Knowledge is power in every aspect of life. This is especially true when dealing with economics and everything surrounding them. Today’s discussion focuses on understanding dividends and franking credits calculation in Australia. Read on to the entirety to find out more.
What is Franking Credit?
In Australia, corporations pay some type of tax credit to their shareholders together with their dividends. The tax credit is now referred to as franking credit or imputation credit. This doesn’t happen only in Australia, as other countries have adopted the culture and allowed these. They are a suitable way to minimize or do away with double taxation.
If a company has already been taxed for the dividends distributed to their shareholders, the credit enables them to assign a tax credit to the shareholders. The tax situation of these shareholders will determine the reduction amount on their income as well as the tax refund. In this case, it is essential to know more about franking credits calculation to enable you to work things out in your investment expectations.
You need to understand the basics of franking credits calculation. Australian companies are required to pay a flat tax rate of 30% on all profits yielded. Therefore, the amount of dividend received will depend on whether the investor payment is fully franked, partly franked, or not franked. These are the types available.
Fully franked credits mean that 30% tax is paid before the shareholder gets their dividend.
Partial franking is when 30% tax is paid on the franked portion of the dividend and this means that the shareholder will be taxed for the remaining unfranked dividend.
Unfranked credit means that no tax has been issued for the dividends.
When doing franking credits calculation, the amount is portrayed as a percentage. If it shows 75% as the partly franked credit, it means that the corporation has already been taxed on the 75% dividend at a flat tax rate of 30%, leaving out the remaining 25% of the unfranked dividend.
How does franking credits calculation work?

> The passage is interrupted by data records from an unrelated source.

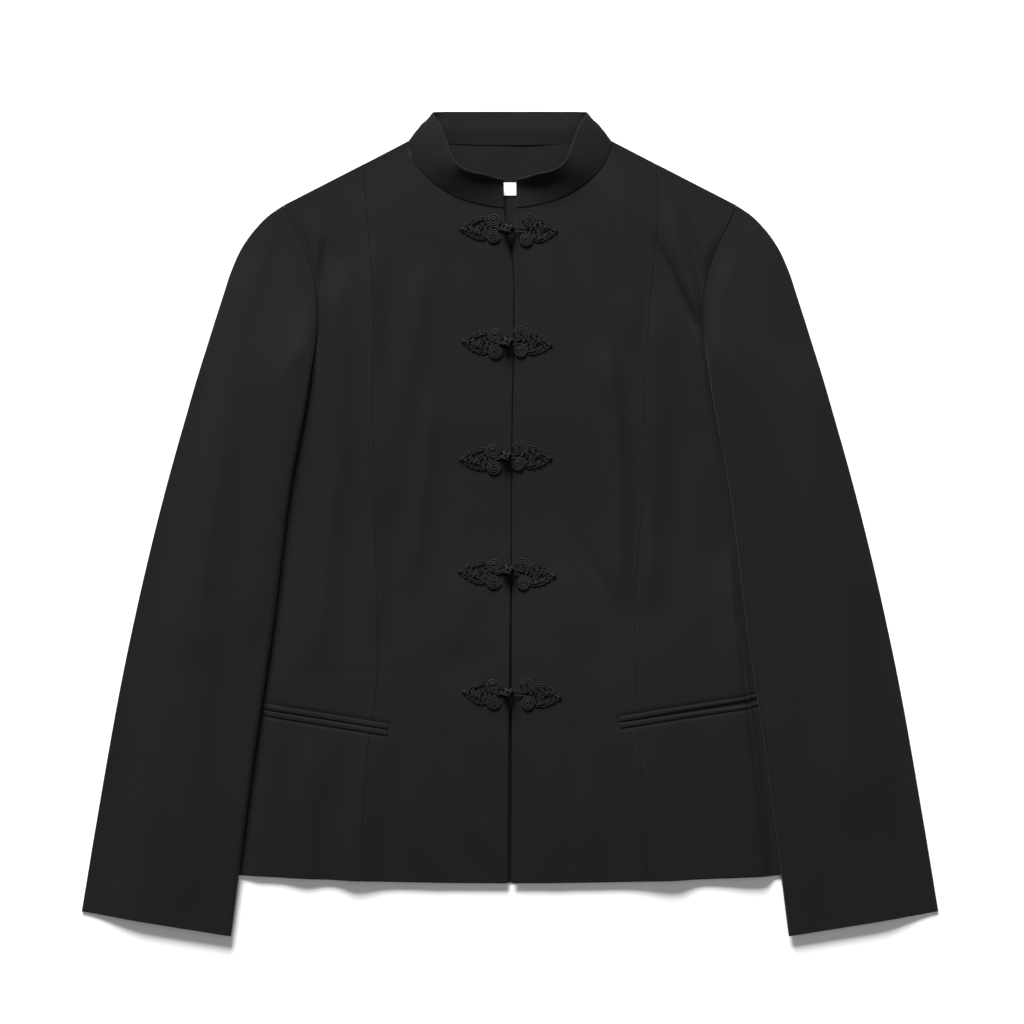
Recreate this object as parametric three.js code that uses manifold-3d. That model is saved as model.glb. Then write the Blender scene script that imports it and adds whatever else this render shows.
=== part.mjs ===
// Tang jacket laid flat, face up: a short fitted jacket of black suiting with a stand collar,
// princess seams, two jetted pockets and five frog fastenings.
// Millimetres. X runs across the jacket towards the wearer's left, Y from the hem to the
// collar, and Z up from the surface that the jacket lies on. The origin is the middle of the
// jacket's outline, on that surface.

import * as THREE from "three";
import { mergeVertices } from "three/addons/utils/BufferGeometryUtils.js";
import Module from "manifold-3d";

const wasm = await Module();
wasm.setup();

// ---- Driving dimensions -------------------------------------------------------------------

const SIDES = [
  { name: "right", sign: -1 }, // the wearer's right front, at negative X
  { name: "left", sign: 1 },
];

const CLOTH = 1.5; // suiting with its lining and interfacing
const SEAM = 0.4; // between two pieces that are sewn edge to edge
const GAP = 0.3; // between two pieces that lie on each other
const SLEEVE_GAP = 0.8; // between a front and the sleeve that lies on it
const AIR = 2.6; // most air between the two layers of a sleeve

const FACING = { thickness: 1.0, halfWidth: 70, bottom: 236 };
const LABEL = { width: 50, height: 11, top: 289, thickness: 0.4 };

const NECK = { halfWidth: 85, top: 325, depth: 57.5, power: 1.85, backDip: 3 };
const FRONT_NECK_X = 5.5; // each front stops this far from the centre at the neck
const SHOULDER = { x: 192, slope: 0.515 };
const HEM = { middle: -305.2, rise: 6.4, at: 227 };
const ARMPIT = { x: 232, y: 112 };
const NOTCH = { x: 164, y: 158 }; // where the sleeve's inner fold meets the front armhole

// How a sleeve comes down off the front: it starts this far past the front's edge, reaches
// the surface over this run, and comes off the armhole over this rise above the notch.
const DRAPE = { start: 24, run: 30, rise: 50 };
const CUFF = { outer: [363.4, -329.4], inner: [235.9, -349.8] };

// Half widths of the body at each height: the side seam, and the princess seam of each front.
const BODY = [
  { y: -306, side: 241, right: 126, left: 117 },
  { y: -240, side: 233, right: 123.5, left: 114.5 },
  { y: -185, side: 227, right: 119.5, left: 109 },
  { y: -145, side: 222, right: 113.5, left: 107 },
  { y: -70, side: 216, right: 112.6, left: 106 },
  { y: 20, side: 221, right: 114.8, left: 112 },
  { y: 112, side: 232, right: 116, left: 114 },
  { y: 200, side: 232, right: 116, left: 120 },
  { y: 250, side: 232, right: 120.5, left: 125 },
  { y: 306, side: 232, right: 124.5, left: 124.5 },
];

// Where each front edge lies: they part at the neck, and almost meet from the bust down.
const FRONT_EDGE = [
  { y: -306, right: -1.9, left: 2.0 },
  { y: -150, right: -0.9, left: 1.9 },
  { y: 0, right: 0.8, left: 1.9 },
  { y: 88, right: 1.4, left: 2.5 },
  { y: 173, right: 2.8, left: 3.9 },
  { y: 220, right: 1.8, left: 3.4 },
  { y: 240, right: -2.0, left: 2.6 },
  { y: 268, right: -FRONT_NECK_X, left: FRONT_NECK_X },
];

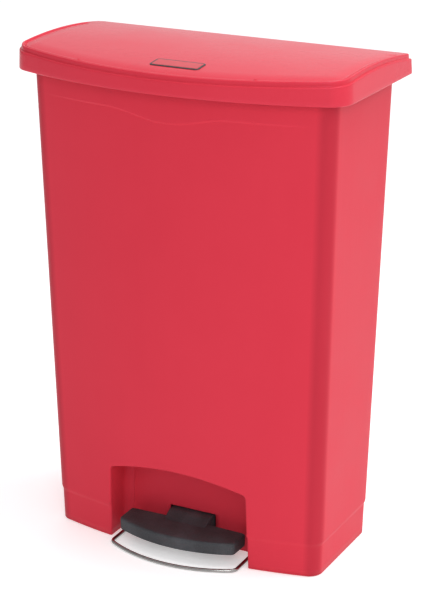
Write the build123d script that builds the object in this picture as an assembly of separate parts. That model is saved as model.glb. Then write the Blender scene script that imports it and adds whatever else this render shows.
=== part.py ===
from build123d import *

import os
from math import atan2, cos, degrees, radians, sin, sqrt, tan

# A slim step-on waste bin, in millimetres. X runs across the bin, the front faces -Y and Z is up.
# The origin is on the floor, under the middle of the lid.

# Overall sizes
width = 570.0
depth = 318.0
height = 826.0

# Lid
lid_bow = 56.5  # how far the middle of the front edge stands ahead of its corners
lid_wall = 4.0
lid_front_radius = 40.0
lid_rear_radius = 13.0
skirt_height = 29.7  # from the skirt's lower edge to the crown's front and rear edges
skirt_draft = 1.2
crown_rise = 13.3
ledge_depth = 7.6  # the step round the top, below the crown
ledge_width = 3.6
groove_inset = 9.0
groove_width = 3.0
groove_depth = 1.6
groove_rear = 105.0
badge_length = 84.0
badge_width = 30.0
badge_corner_radius = 6.0
badge_thickness = 2.0
badge_x = 11.0
badge_y = -107.0
badge_seat = 1.2  # how deep the badge sits in its pocket

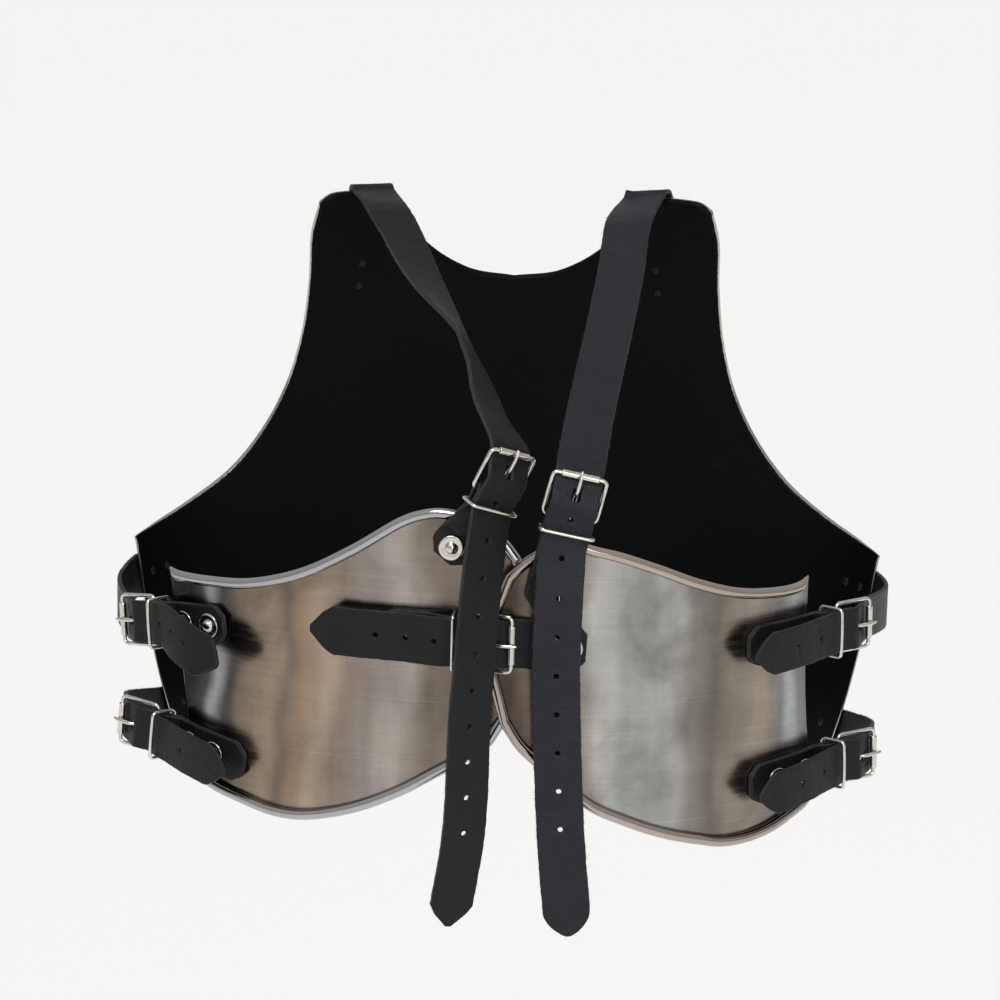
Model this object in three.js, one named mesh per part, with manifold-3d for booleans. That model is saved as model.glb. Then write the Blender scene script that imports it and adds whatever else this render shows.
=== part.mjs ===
// A steel cuirass with leather straps: a breastplate, two back plates that lap at the centre, two shoulder
// straps, a centre strap and two side straps on each side, each with its roller buckle.
// Millimetres, +Z up. The chest faces -Y, the wearer's left is +X. The origin lies on the shoulders, at the
// middle between the tops of the two shoulder tabs.
import * as THREE from 'three';
import { mergeVertices } from 'three/addons/utils/BufferGeometryUtils.js';
import Module from 'manifold-3d';

const wasm = await Module();
wasm.setup();

// Sheet steel
const STEEL = 1.2; // thickness of all three plates
const BEAD_RADIUS = 3; // outside radius of the rolled edges
const BREAST_HALF = 217.5; // half the width of the breastplate under the arms
const BREAST_DROP = 332; // height of the breastplate from the tab tops to the bottom
const BREAST_ARC = 155; // rough radius of the breastplate's section near its sides
const BREAST_DEPTH = 150; // depth of the breastplate's bowl
const EDGE_ROOM = 8.5; // flat steel kept between the rim and the next row of the surface
const LEFT_PLAN = { wide: 223, deep: 176, back: 210, reach: 212.5, top: -139.6, drop: 183.2 };
const RIGHT_PLAN = { wide: 215, deep: 187, back: 217, reach: 198, top: -154.3, drop: 178.5 };

// Leather
const STRAP = 2.6; // thickness of every strap
const FOLD = 1.9; // thickness of one layer of a chape
const LEFT_SHOULDER_WIDTH = 25;
const RIGHT_SHOULDER_WIDTH = 26;
const SIDE_WIDTH = 24;
const CENTRE_WIDTH = 27;
const STRAP_STEP = 3.5; // spacing at which a strap's route is followed
const STRAP_SPAN = 26; // longest straight stretch between two sections
const STRAP_TURN = 0.14; // radians a strap may turn between two sections
const STRAP_END = 15; // stretch at each end where every section is kept
const HOLE_RADIUS = 1.5;
const PRONG_HOLE = { along: 4.2, across: 2.6 }; // half the length and width of the prong's hole

// Buckles
const WIRE = 1.1; // radius of the frame's wire
const ROLLER = 1.9; // outside radius of the roller
const PRONG = 1.1; // radius of the prong
const KEEPER = 1; // radius of the keeper's wire
const FRAME_ROOM = 0.5; // extra room between a strap's edge and the frame
const ROLLER_ROOM = 4.6; // frame's corner, kept clear of the roller at each end
const FRAME_LENGTH = 24; // hinge bar to roller bar
const KEEPER_AT = 8; // hinge bar to keeper, along the chape
const CLEAR = 0.3; // gap between pieces that touch

// Rivets
const WASHER_RADIUS = 7;
const DOME_RADIUS = 3.3;
const DOME_HEIGHT = 2.2;
const WASHER = 0.9;

const steel = { color: 0x9a948c, roughness: 0.32, metalness: 1 };
const leather = { color: 0x15161a, roughness: 0.55, metalness: 0 };
const nickel = { color: 0xc9c5c0, roughness: 0.22, metalness: 1 };

const group = new THREE.Group();

const v3 = (x, y, z) => new THREE.Vector3(x, y, z);
const rad = THREE.MathUtils.degToRad;
const mix = THREE.MathUtils.lerp;

function addPiece(name, geometry, finish) {
  const mesh = new THREE.Mesh(geometry, new THREE.MeshStandardMaterial(finish));
  mesh.name = name;
  group.add(mesh);
}

// Closed meshes

function meshOf(points, triangles) {
  const geometry = new THREE.BufferGeometry();
  const numbers = points.flatMap((p) => [p.x, p.y, p.z]);
  geometry.setAttribute('position', new THREE.Float32BufferAttribute(numbers, 3));
  let volume = 0;
  for (const [a, b, c] of triangles) {
    volume += points[a].dot(v3(0, 0, 0).crossVectors(points[b], points[c]));
  }
  const turned = volume < 0 ? triangles.map(([a, b, c]) => [a, c, b]) : triangles;
  geometry.setIndex(turned.flat());
  return geometry;
}

function solidOf(geometry) {
  const bare = geometry.clone();
  bare.deleteAttribute('normal');
  bare.deleteAttribute('uv');
  const merged = mergeVertices(bare, 1e-4);
  return new wasm.Manifold(new wasm.Mesh({
    numProp: 3,
    vertProperties: new Float32Array(merged.attributes.position.array),
    triVerts: new Uint32Array(merged.index.array),
  }));
}

function geometryOf(solid) {
  const mesh = solid.getMesh();
  const geometry = new THREE.BufferGeometry();
  geometry.setAttribute('position', new THREE.BufferAttribute(new Float32Array(mesh.vertProperties), 3));
  geometry.setIndex(new THREE.BufferAttribute(new Uint32Array(mesh.triVerts), 1));
  return geometry;
}

function cut(geometry, tools) {
  let solid = solidOf(geometry);
  for (const tool of tools) solid = solid.subtract(solidOf(tool));
  return geometryOf(solid);
}

// Rings of points joined into a closed skin: each ring is one section
function skin(rings, closed) {
  const size = rings[0].length;
  const points = rings.flat();
  const triangles = [];
  const last = closed ? rings.length : rings.length - 1;
  for (let i = 0; i < last; i += 1) {
    for (let k = 0; k < size; k += 1) {
      const a = i * size + k;
      const b = i * size + ((k + 1) % size);
      const c = ((i + 1) % rings.length) * size + ((k + 1) % size);
      const d = ((i + 1) % rings.length) * size + k;
      triangles.push([a, b, c], [a, c, d]);
    }
  }
  if (!closed) {
    const end = (rings.length - 1) * size;
    for (let k = 1; k < size - 1; k += 1) {
      triangles.push([0, k + 1, k], [end, end + k, end + k + 1]);
    }
  }
  return meshOf(points, triangles);
}

// A round bar along points, its section turned from the direction "side"
function bar(points, radius, sides, side, closed) {
  const count = points.length;
  const rings = points.map((point, i) => {
    const before = closed ? points[(i + count - 1) % count] : points[Math.max(i - 1, 0)];
    const after = closed ? points[(i + 1) % count] : points[Math.min(i + 1, count - 1)];
    const into = point.clone().sub(before).normalize();
    const out = after.clone().sub(point).normalize();
    const along = into.clone().add(out).normalize();
    const turn = into.lengthSq() > 0 && out.lengthSq() > 0 ? Math.max(into.dot(along), 0.5) : 1;
    const up = side.clone().addScaledVector(along, -side.dot(along)).normalize();
    const across = v3(0, 0, 0).crossVectors(along, up);
    return Array.from({ length: sides }, (_, k) => {
      const angle = (2 * Math.PI * (k + 0.5)) / sides;
      return point.clone()
        .addScaledVector(up, radius * Math.cos(angle))
        .addScaledVector(across, (radius * Math.sin(angle)) / turn);
    });
  });
  return skin(rings, closed);
}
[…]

Dividends are considered a form of income in various countries. That said, the dividends will be put together in an income category to calculate total taxable income. As mentioned, the Australian government sets its tax at 30%, meaning the taxable income is calculated at that rate.
Before this was introduced, the tax authority in the country imposed a tax on both company profits and paid out dividends from investors. This means that the dividend income experienced double taxation.
Today, the country’s tax authority only taxes one front, whereby the shareholders receiving dividends will not pay added tax (this depends on their marginal tax rate). An investor with a 30% marginal tax will not incur more tax in dividends since the company will have paid 30% tax on the earned profits. However, if the shareholder has 45% as marginal interest, they are required to pay the difference between 45% and 30%.
If the tax rate of the shareholder stands at 0%, they fully receive a refund on these.
Franking credits Calculation
The formula used in franking credits calculation is as follows;
Dividend quantity x company tax rate or 1-company tax rate x fraction
Since the tax rate for Australian companies stands at 30%, the calculation goes as follows;
Dividend amount x 0.30 / 0.7 x proportion
Franking credit was recently introduced as an additional incentive for shareholders in the lower tax brackets. This has encouraged them to invest in companies that provide dividend payments. Therefore, it is essential to know how to calculate these.